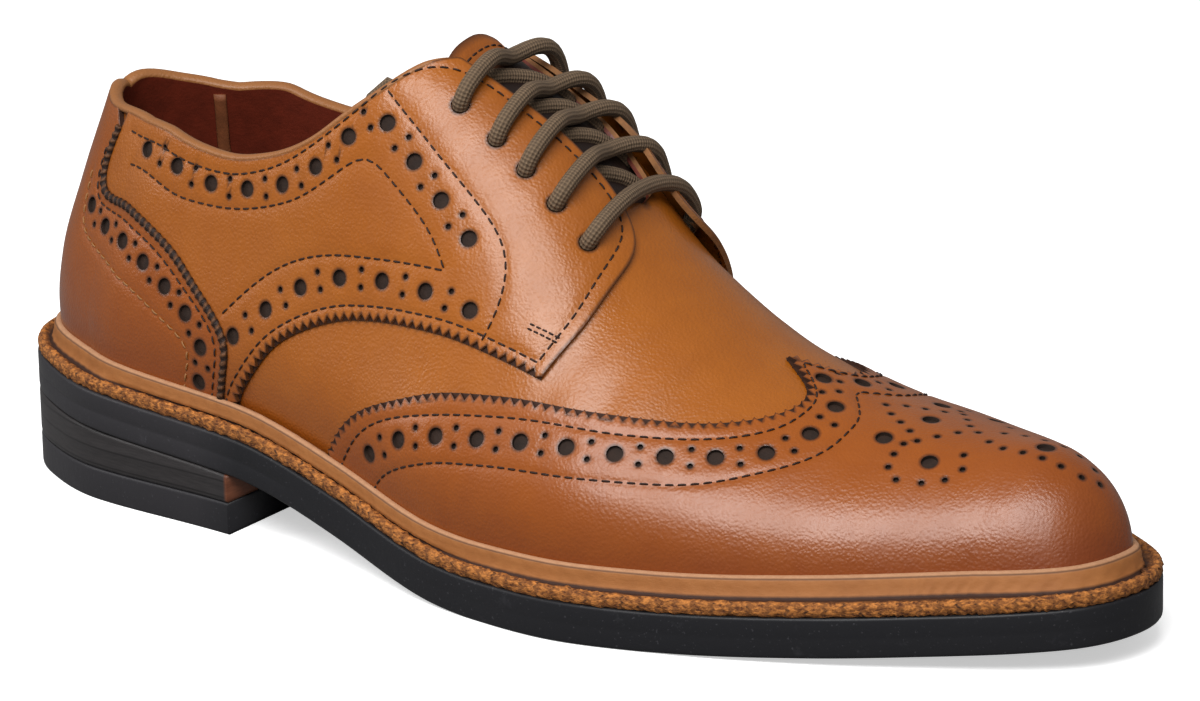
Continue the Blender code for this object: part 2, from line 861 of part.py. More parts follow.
def tongue():
    top = -UPPER_WALL - TONGUE_GAP
    leather_piece("tongue", tongue_outline(), top - TONGUE_THICKNESS, top, LEATHER, TONGUE_ROUGH)


def lace_bars():
    """Straight bars of lace from each lateral eyelet to the medial one, low over the tongue."""
    half = LACE_THICKNESS / 2
    on_facing = OVERLAY_GAP + OVERLAY_THICKNESS + GAP
    on_tongue = GAP - UPPER_WALL - TONGUE_GAP
    shares = np.linspace(-1, 1, LACE_STATIONS)
    over_facing = on_facing + LACE_RISE * np.sqrt(1 - np.abs(shares) ** 3)
    dip = (over_facing - on_tongue) * (1 - ease(np.abs(shares) / LACE_DIP))
    across = np.concatenate([[-1], shares, [1]])
    for number, (along, down, sink) in enumerate(EYELETS, 1):
        rise = np.concatenate([[on_facing], half + over_facing - sink * dip, [on_facing]])
        line = np.column_stack([
            np.full(len(across), along * SOLE_LENGTH),
            across * down * PATTERN_GIRTH,
        ])
        cord(f"lace_bar_{number}", lasted(line, rise), LACE_THICKNESS, LACE_BROWN)


def lace_end():
    """The free end of the lace, tucked inside the lateral quarter behind the top eyelet."""
    line = curve_through(to_pattern(LACE_END_LINE), LACE_THICKNESS)
    inside = -UPPER_WALL - LACE_SPRING - LACE_THICKNESS / 2
    cord("lace_end", lasted(line, inside), LACE_THICKNESS, LACE_BROWN)


def centre_on_sole():
    """Puts the origin under the middle of the sole."""
    edge = sole_loop(0, 0)[:, :2]
    middle = (edge.min(0) + edge.max(0)) / 2
    for piece in shoe.objects:
        piece.data.transform(Matrix.Translation((-middle[0], -middle[1], 0)))


LEATHER = (0.52, 0.22, 0.06)
LINING_TAN = (0.45, 0.25, 0.12)
WELT_TAN = (0.60, 0.32, 0.12)
RUBBER = (0.03, 0.03, 0.033)
STACK = (0.035, 0.025, 0.02)
LACE_BROWN = (0.09, 0.07, 0.05)
# and how rough each surface is
POLISHED_ROUGH = 0.3
LEATHER_ROUGH = 0.35
TONGUE_ROUGH = 0.45
STACK_ROUGH = 0.5
WELT_ROUGH = 0.6
RUBBER_ROUGH = 0.6
LINING_ROUGH = 0.7
CLOTH_ROUGH = 0.7

for old in list(bpy.data.objects):
    bpy.data.objects.remove(old, do_unlink=True)
shoe = bpy.data.collections.new("brogue_shoe")
bpy.context.scene.collection.children.link(shoe)

pattern = draw_pattern([
    upper_outline(),
    opening_outline(),
    wing_outline(),
    counter_outline(),
    quarter_outline(-1),
    quarter_outline(1),
    tongue_outline(),
])

outsole()
heel()
welt()
insole()
upper()
overlay("wing_cap", wing_outline(), POLISHED_ROUGH)
overlay("heel_counter", counter_outline(), LEATHER_ROUGH)
overlay("quarter_lateral", quarter_outline(-1), POLISHED_ROUGH)
overlay("quarter_medial", quarter_outline(1), POLISHED_ROUGH)
tongue()
lace_bars()
lace_end()
centre_on_sole()
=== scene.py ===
"""The looks of a tan brogue shoe: a wing-tip derby with straight-bar laces, a storm welt, a
rubber sole and a stacked heel. Metres, toe at +X, floor at z = 0, outer side at -Y."""

import math

import bmesh
import bpy
import numpy as np
from mathutils import Matrix, Vector
from mathutils.geometry import delaunay_2d_cdt
from mathutils.kdtree import KDTree


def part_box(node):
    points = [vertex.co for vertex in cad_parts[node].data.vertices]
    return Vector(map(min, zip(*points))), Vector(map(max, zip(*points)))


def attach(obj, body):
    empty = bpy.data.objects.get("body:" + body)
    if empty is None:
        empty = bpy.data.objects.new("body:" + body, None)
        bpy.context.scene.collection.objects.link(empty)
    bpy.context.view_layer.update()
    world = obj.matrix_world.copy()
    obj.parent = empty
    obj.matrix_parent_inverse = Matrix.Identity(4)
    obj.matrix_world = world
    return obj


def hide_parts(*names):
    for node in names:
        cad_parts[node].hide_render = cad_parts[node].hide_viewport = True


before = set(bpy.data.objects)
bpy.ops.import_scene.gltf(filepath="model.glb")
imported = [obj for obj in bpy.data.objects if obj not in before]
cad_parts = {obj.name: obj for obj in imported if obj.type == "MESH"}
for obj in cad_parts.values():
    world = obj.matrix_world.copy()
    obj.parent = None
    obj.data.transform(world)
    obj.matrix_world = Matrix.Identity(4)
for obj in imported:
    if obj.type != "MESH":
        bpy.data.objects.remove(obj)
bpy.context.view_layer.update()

# The camera
# A long lens, level with the laces, that looks at the outer side from ahead of the ball and
# leans a little, as the photograph does.
CAMERA_AZIMUTH = math.radians(34.174)
CAMERA_ELEVATION = math.radians(17.274)
CAMERA_ROLL = math.radians(-1.14)
CAMERA_DISTANCE = 1.4024
CAMERA_TARGET = Vector((0.00759, 0.00412, 0.0485))
CAMERA_LENS = 179.22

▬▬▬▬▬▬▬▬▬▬

= REQUEST =
Return exactly the lines above from the line that has "WELT_TAN = (0.60, 0.32, 0.12)" through the line that has "bpy.context.scene.collection.objects.link(empty)", inclusive, and nothing else.

= ANSWER =
WELT_TAN = (0.60, 0.32, 0.12)
RUBBER = (0.03, 0.03, 0.033)
STACK = (0.035, 0.025, 0.02)
LACE_BROWN = (0.09, 0.07, 0.05)
# and how rough each surface is
POLISHED_ROUGH = 0.3
LEATHER_ROUGH = 0.35
TONGUE_ROUGH = 0.45
STACK_ROUGH = 0.5
WELT_ROUGH = 0.6
RUBBER_ROUGH = 0.6
LINING_ROUGH = 0.7
CLOTH_ROUGH = 0.7

for old in list(bpy.data.objects):
    bpy.data.objects.remove(old, do_unlink=True)
shoe = bpy.data.collections.new("brogue_shoe")
bpy.context.scene.collection.children.link(shoe)

pattern = draw_pattern([
    upper_outline(),
    opening_outline(),
    wing_outline(),
    counter_outline(),
    quarter_outline(-1),
    quarter_outline(1),
    tongue_outline(),
])

outsole()
heel()
welt()
insole()
upper()
overlay("wing_cap", wing_outline(), POLISHED_ROUGH)
overlay("heel_counter", counter_outline(), LEATHER_ROUGH)
overlay("quarter_lateral", quarter_outline(-1), POLISHED_ROUGH)
overlay("quarter_medial", quarter_outline(1), POLISHED_ROUGH)
tongue()
lace_bars()
lace_end()
centre_on_sole()
=== scene.py ===
"""The looks of a tan brogue shoe: a wing-tip derby with straight-bar laces, a storm welt, a
rubber sole and a stacked heel. Metres, toe at +X, floor at z = 0, outer side at -Y."""

import math

import bmesh
import bpy
import numpy as np
from mathutils import Matrix, Vector
from mathutils.geometry import delaunay_2d_cdt
from mathutils.kdtree import KDTree


def part_box(node):
    points = [vertex.co for vertex in cad_parts[node].data.vertices]
    return Vector(map(min, zip(*points))), Vector(map(max, zip(*points)))


def attach(obj, body):
    empty = bpy.data.objects.get("body:" + body)
    if empty is None:
        empty = bpy.data.objects.new("body:" + body, None)
        bpy.context.scene.collection.objects.link(empty)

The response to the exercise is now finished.